PROBLEM DESCRIPTION: Repeat only the lines from the line containing "side_frame_left();" through the line containing "if empty is", both included, exactly as they stand.
═════ GIVEN DATA ═════
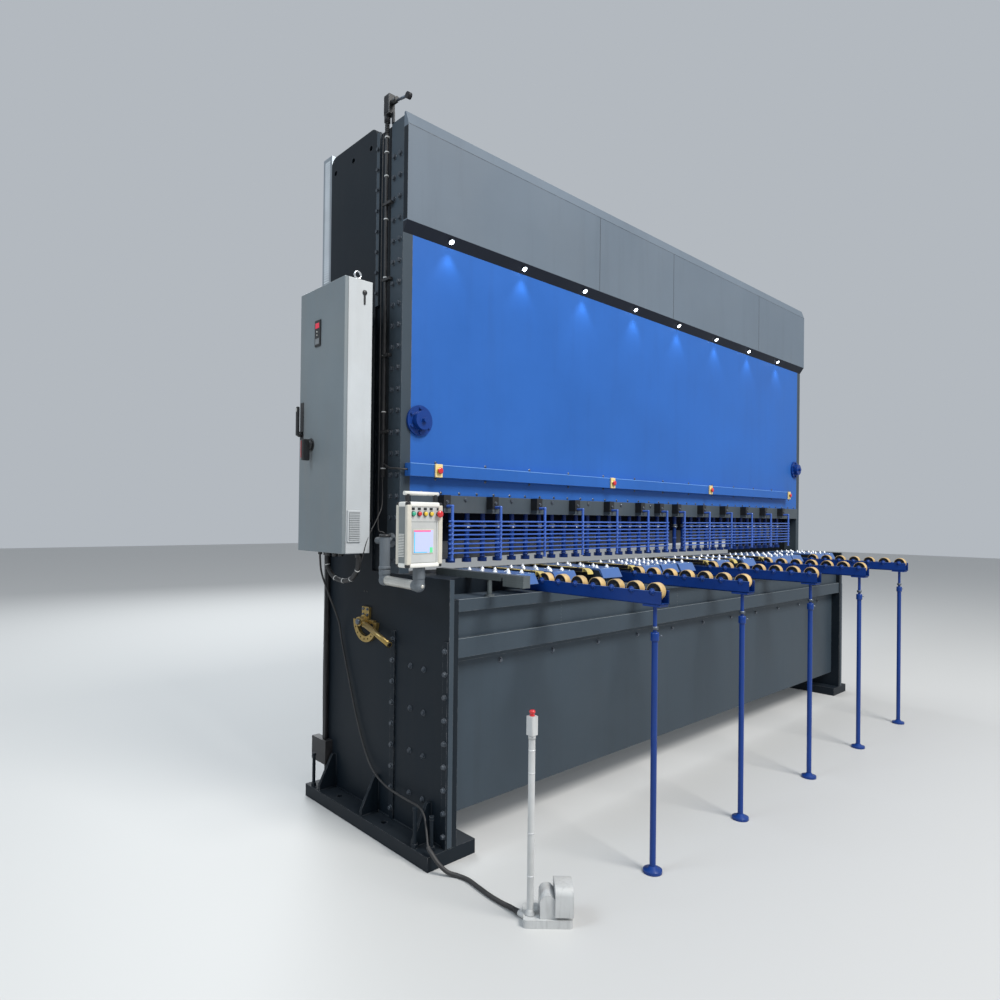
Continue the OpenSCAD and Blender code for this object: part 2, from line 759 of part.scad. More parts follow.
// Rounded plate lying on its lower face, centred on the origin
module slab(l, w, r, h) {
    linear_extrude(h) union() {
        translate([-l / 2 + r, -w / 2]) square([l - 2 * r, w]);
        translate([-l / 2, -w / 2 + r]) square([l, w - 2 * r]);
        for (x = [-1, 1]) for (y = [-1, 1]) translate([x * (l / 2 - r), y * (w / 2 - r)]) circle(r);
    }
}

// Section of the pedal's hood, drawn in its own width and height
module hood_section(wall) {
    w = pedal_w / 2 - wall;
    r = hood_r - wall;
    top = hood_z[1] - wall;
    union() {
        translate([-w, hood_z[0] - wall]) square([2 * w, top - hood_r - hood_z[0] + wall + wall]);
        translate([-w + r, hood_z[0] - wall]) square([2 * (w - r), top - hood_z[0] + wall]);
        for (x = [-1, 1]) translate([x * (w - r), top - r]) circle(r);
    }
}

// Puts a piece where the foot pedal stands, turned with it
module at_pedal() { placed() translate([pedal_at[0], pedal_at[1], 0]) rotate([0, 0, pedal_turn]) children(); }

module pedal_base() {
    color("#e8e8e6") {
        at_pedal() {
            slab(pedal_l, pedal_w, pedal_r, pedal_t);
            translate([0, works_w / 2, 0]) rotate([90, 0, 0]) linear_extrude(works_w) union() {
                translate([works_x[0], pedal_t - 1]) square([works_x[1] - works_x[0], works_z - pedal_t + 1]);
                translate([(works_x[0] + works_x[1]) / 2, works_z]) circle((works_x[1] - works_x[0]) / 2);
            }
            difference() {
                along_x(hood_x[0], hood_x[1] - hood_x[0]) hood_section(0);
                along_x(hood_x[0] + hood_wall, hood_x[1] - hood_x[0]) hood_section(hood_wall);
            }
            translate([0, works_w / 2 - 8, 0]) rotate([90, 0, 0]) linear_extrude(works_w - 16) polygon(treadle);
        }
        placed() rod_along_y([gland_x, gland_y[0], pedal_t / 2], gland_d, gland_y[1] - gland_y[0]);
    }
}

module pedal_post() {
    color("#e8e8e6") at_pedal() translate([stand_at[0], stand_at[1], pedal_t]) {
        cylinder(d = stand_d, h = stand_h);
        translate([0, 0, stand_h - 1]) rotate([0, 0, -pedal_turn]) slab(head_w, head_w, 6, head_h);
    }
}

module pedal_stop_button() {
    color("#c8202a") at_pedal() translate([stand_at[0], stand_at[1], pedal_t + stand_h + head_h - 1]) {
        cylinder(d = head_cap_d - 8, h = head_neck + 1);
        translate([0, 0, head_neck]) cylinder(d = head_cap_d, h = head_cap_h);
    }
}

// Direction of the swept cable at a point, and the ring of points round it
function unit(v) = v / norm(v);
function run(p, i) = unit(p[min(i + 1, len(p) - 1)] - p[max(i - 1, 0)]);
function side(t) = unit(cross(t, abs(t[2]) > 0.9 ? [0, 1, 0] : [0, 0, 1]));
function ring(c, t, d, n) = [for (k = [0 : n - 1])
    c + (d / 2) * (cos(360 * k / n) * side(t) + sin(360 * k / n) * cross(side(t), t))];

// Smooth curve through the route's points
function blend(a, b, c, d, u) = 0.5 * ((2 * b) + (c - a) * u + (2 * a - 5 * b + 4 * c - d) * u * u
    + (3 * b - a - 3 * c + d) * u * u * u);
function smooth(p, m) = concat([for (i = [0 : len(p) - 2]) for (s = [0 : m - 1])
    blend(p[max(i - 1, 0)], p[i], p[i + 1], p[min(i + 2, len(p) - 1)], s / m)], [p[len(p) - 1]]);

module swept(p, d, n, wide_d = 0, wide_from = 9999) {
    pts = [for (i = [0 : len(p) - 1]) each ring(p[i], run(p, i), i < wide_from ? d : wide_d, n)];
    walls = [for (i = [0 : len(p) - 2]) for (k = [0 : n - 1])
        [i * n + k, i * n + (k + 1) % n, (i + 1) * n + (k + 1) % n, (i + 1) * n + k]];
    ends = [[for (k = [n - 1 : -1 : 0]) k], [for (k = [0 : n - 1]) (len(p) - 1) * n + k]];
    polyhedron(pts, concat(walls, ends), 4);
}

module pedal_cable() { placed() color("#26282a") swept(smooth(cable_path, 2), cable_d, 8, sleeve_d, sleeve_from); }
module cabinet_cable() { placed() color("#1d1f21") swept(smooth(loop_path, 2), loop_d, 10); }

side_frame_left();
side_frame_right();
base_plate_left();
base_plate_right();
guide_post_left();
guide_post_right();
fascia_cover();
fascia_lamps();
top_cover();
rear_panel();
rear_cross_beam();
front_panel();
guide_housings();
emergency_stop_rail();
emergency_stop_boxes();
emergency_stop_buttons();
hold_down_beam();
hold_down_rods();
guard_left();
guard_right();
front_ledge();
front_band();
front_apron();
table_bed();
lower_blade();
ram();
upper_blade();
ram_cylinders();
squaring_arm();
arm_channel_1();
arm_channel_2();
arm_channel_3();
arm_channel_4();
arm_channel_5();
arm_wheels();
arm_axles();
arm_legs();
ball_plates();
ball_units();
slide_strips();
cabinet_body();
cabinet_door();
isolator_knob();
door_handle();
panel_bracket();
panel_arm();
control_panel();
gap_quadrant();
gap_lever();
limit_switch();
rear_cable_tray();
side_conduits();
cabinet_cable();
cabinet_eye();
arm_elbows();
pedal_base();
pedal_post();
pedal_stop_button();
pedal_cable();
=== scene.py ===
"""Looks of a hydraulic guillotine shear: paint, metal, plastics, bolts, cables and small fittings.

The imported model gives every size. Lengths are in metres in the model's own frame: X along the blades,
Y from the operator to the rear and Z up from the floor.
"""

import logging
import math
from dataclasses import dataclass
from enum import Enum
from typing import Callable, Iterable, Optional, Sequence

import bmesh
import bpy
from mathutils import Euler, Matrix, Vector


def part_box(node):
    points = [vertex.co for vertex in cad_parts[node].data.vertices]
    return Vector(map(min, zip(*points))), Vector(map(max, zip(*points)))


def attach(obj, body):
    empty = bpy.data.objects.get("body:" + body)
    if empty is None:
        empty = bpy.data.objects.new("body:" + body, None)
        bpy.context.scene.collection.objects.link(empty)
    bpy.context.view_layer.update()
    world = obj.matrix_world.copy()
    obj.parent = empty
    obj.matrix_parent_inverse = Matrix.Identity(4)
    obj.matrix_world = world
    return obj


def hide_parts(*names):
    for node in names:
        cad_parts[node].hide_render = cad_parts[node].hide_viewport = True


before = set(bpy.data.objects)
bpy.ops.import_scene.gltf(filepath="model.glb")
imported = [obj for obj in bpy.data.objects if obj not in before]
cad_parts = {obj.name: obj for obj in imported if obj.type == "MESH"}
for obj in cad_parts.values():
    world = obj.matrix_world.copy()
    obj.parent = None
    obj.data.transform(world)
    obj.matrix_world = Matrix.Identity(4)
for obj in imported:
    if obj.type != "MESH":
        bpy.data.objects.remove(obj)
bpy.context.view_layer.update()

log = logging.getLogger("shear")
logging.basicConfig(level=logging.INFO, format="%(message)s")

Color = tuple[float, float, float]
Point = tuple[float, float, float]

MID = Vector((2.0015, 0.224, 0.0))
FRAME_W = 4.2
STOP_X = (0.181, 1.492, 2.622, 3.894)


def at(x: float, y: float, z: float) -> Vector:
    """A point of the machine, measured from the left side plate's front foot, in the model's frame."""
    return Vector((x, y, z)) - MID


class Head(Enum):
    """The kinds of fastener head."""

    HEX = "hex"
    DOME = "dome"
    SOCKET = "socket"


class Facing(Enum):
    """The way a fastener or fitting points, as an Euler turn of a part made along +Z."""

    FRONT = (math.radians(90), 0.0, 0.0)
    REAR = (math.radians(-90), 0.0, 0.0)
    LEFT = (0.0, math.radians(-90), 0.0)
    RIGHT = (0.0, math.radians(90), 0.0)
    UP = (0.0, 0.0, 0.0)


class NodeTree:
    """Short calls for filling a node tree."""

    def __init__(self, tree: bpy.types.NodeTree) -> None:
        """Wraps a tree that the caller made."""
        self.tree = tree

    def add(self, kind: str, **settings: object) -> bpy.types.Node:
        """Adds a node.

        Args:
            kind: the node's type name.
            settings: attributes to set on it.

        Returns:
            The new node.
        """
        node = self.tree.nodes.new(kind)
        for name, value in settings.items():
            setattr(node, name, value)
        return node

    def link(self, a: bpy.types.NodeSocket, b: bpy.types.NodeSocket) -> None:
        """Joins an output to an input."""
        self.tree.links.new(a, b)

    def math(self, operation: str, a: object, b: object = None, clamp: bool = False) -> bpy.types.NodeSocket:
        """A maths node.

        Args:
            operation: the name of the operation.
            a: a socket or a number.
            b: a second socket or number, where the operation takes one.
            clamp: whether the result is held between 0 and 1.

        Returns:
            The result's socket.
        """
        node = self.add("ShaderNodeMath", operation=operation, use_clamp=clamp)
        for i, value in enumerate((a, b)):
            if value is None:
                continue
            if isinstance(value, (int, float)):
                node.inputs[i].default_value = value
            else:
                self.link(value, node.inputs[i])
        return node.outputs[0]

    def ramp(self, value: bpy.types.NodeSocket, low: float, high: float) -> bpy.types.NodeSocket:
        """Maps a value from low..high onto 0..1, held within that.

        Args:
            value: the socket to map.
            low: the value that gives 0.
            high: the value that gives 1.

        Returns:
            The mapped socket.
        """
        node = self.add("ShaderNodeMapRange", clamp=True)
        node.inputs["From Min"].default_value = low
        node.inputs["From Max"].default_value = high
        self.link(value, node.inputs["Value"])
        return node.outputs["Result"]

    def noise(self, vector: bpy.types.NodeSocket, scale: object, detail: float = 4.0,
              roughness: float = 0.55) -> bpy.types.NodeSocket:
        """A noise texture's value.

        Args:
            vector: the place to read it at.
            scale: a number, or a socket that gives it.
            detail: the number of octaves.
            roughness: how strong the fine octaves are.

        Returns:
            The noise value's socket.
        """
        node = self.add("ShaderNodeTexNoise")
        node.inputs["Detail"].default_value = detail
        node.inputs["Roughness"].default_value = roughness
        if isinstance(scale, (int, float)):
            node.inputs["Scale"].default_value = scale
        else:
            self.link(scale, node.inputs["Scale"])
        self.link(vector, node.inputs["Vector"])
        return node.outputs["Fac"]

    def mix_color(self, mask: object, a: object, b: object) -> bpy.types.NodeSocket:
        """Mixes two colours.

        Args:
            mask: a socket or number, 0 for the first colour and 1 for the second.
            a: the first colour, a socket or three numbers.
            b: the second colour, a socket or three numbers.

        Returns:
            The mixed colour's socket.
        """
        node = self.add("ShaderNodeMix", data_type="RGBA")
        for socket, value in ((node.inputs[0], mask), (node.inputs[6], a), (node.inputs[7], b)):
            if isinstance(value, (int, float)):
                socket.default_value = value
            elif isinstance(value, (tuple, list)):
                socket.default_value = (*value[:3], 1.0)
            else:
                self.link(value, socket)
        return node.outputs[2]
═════
WORKED SOLUTION:
side_frame_left();
side_frame_right();
base_plate_left();
base_plate_right();
guide_post_left();
guide_post_right();
fascia_cover();
fascia_lamps();
top_cover();
rear_panel();
rear_cross_beam();
front_panel();
guide_housings();
emergency_stop_rail();
emergency_stop_boxes();
emergency_stop_buttons();
hold_down_beam();
hold_down_rods();
guard_left();
guard_right();
front_ledge();
front_band();
front_apron();
table_bed();
lower_blade();
ram();
upper_blade();
ram_cylinders();
squaring_arm();
arm_channel_1();
arm_channel_2();
arm_channel_3();
arm_channel_4();
arm_channel_5();
arm_wheels();
arm_axles();
arm_legs();
ball_plates();
ball_units();
slide_strips();
cabinet_body();
cabinet_door();
isolator_knob();
door_handle();
panel_bracket();
panel_arm();
control_panel();
gap_quadrant();
gap_lever();
limit_switch();
rear_cable_tray();
side_conduits();
cabinet_cable();
cabinet_eye();
arm_elbows();
pedal_base();
pedal_post();
pedal_stop_button();
pedal_cable();
=== scene.py ===
"""Looks of a hydraulic guillotine shear: paint, metal, plastics, bolts, cables and small fittings.

The imported model gives every size. Lengths are in metres in the model's own frame: X along the blades,
Y from the operator to the rear and Z up from the floor.
"""

import logging
import math
from dataclasses import dataclass
from enum import Enum
from typing import Callable, Iterable, Optional, Sequence

import bmesh
import bpy
from mathutils import Euler, Matrix, Vector


def part_box(node):
    points = [vertex.co for vertex in cad_parts[node].data.vertices]
    return Vector(map(min, zip(*points))), Vector(map(max, zip(*points)))


def attach(obj, body):
    empty = bpy.data.objects.get("body:" + body)
    if empty is None:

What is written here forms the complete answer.